SHORT EXERCISE:
Sort through the data and copy the lines holding the word "parts".

---------- MATERIAL FOR THE TASK

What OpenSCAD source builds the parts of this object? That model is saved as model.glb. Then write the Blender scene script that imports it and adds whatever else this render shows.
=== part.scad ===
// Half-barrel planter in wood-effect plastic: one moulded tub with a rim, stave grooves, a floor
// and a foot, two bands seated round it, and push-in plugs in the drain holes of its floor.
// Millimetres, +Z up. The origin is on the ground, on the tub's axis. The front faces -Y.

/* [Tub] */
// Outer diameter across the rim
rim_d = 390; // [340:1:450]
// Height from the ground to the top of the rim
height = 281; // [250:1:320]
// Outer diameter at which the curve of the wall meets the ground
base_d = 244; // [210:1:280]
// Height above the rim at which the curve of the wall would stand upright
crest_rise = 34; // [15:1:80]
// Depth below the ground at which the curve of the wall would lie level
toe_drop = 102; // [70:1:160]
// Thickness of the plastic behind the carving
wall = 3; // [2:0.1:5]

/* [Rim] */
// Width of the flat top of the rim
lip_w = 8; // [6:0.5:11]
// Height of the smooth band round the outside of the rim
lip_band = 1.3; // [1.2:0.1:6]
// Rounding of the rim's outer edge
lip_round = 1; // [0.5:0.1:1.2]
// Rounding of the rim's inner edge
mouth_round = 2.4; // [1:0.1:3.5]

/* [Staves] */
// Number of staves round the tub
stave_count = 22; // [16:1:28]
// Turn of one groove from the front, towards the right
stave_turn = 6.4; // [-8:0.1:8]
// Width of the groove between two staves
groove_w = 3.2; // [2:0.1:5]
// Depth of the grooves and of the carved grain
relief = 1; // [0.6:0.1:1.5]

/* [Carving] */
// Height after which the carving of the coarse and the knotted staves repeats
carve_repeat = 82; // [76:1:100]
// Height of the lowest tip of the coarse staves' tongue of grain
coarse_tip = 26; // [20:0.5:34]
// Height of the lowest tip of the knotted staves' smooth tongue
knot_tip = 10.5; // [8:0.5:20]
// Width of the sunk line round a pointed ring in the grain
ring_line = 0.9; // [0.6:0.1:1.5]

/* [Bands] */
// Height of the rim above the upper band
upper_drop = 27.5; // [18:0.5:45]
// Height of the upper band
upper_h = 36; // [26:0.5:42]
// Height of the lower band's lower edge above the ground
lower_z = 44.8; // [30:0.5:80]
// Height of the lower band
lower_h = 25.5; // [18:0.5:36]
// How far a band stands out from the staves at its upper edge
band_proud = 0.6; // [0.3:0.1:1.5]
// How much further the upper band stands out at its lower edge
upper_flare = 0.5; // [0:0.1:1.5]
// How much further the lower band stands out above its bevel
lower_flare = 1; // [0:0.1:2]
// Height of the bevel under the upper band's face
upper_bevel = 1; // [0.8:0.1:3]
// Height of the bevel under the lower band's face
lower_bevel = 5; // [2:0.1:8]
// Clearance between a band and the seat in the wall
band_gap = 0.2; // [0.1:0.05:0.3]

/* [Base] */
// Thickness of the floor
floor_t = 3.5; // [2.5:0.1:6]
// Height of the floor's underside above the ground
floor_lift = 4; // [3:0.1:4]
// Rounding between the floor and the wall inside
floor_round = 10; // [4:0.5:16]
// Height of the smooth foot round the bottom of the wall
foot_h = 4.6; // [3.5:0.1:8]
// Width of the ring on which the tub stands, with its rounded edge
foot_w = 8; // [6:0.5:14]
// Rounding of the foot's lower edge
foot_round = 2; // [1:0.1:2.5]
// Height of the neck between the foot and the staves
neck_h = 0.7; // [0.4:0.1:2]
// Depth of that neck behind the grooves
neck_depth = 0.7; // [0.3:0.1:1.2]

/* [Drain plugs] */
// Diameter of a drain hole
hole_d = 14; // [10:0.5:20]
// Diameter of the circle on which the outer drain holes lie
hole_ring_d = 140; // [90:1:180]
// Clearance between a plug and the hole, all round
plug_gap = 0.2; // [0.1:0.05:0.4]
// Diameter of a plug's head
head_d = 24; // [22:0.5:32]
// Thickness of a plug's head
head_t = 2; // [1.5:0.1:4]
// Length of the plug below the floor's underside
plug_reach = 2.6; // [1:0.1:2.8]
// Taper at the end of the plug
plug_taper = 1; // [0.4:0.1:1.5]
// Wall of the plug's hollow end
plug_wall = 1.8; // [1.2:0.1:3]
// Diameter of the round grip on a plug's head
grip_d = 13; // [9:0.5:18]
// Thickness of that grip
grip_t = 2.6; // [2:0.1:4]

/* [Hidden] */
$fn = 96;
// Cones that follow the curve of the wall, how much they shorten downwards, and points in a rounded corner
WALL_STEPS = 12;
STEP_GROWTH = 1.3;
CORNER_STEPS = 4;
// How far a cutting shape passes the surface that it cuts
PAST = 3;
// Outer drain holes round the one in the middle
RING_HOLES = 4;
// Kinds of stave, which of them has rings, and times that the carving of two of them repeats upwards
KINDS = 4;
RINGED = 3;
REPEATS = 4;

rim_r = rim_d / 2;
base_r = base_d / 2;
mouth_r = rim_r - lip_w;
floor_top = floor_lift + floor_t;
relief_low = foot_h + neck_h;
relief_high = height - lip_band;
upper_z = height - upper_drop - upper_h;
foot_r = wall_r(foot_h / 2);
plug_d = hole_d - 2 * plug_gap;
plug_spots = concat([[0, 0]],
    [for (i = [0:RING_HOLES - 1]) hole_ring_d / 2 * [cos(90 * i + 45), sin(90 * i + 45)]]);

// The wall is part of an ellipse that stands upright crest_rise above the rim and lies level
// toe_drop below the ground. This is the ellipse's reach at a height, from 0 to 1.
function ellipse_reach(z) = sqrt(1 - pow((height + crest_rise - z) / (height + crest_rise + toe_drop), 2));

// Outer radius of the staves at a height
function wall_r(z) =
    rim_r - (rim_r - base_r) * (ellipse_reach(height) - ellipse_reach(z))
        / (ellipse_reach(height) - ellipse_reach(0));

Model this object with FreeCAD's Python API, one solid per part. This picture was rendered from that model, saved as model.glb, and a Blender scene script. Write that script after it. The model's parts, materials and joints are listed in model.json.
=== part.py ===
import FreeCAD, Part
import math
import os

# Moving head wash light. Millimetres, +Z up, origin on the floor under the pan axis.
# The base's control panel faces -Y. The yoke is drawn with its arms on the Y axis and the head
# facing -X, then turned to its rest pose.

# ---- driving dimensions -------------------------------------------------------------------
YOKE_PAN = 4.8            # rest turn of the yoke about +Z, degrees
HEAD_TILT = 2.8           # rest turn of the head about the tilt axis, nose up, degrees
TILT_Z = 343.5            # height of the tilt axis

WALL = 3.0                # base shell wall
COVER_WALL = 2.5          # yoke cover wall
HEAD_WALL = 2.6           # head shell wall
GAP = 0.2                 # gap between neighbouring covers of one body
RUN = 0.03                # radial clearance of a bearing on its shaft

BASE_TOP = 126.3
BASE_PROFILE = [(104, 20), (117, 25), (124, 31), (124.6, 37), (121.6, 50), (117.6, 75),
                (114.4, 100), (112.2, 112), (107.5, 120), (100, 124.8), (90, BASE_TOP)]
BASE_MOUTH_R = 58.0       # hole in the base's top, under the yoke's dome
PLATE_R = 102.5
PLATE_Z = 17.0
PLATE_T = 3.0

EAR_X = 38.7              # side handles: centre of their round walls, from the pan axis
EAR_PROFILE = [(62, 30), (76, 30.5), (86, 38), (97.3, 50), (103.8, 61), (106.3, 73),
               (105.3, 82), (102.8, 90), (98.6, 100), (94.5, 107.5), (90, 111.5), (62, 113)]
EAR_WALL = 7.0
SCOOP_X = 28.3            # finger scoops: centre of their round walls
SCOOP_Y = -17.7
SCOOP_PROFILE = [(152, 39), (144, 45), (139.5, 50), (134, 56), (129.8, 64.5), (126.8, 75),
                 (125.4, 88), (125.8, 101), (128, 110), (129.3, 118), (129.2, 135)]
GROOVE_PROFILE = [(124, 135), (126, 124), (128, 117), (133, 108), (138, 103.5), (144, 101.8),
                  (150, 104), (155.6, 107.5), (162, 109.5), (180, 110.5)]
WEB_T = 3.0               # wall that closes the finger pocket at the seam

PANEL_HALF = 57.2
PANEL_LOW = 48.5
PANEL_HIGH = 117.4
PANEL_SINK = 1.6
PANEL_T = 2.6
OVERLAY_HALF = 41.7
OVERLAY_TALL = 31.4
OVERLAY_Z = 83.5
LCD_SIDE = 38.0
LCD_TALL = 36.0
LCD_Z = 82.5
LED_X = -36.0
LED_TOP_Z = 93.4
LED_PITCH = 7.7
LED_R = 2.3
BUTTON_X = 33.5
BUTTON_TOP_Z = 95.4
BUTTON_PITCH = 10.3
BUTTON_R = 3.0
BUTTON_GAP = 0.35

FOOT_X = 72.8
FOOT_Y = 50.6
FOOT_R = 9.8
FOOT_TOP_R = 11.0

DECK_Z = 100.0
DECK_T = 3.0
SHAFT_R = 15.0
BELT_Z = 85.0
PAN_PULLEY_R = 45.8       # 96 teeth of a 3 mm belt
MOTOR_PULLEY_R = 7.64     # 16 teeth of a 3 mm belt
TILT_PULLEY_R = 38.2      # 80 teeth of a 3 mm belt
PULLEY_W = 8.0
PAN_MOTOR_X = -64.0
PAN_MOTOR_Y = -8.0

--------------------

EXERCISE ANSWER:
What OpenSCAD source builds the parts of this object? That model is saved as model.glb. Then write the Blender scene script that imports it and adds whatever else this render shows.
Model this object with FreeCAD's Python API, one solid per part. This picture was rendered from that model, saved as model.glb, and a Blender scene script. Write that script after it. The model's parts, materials and joints are listed in model.json.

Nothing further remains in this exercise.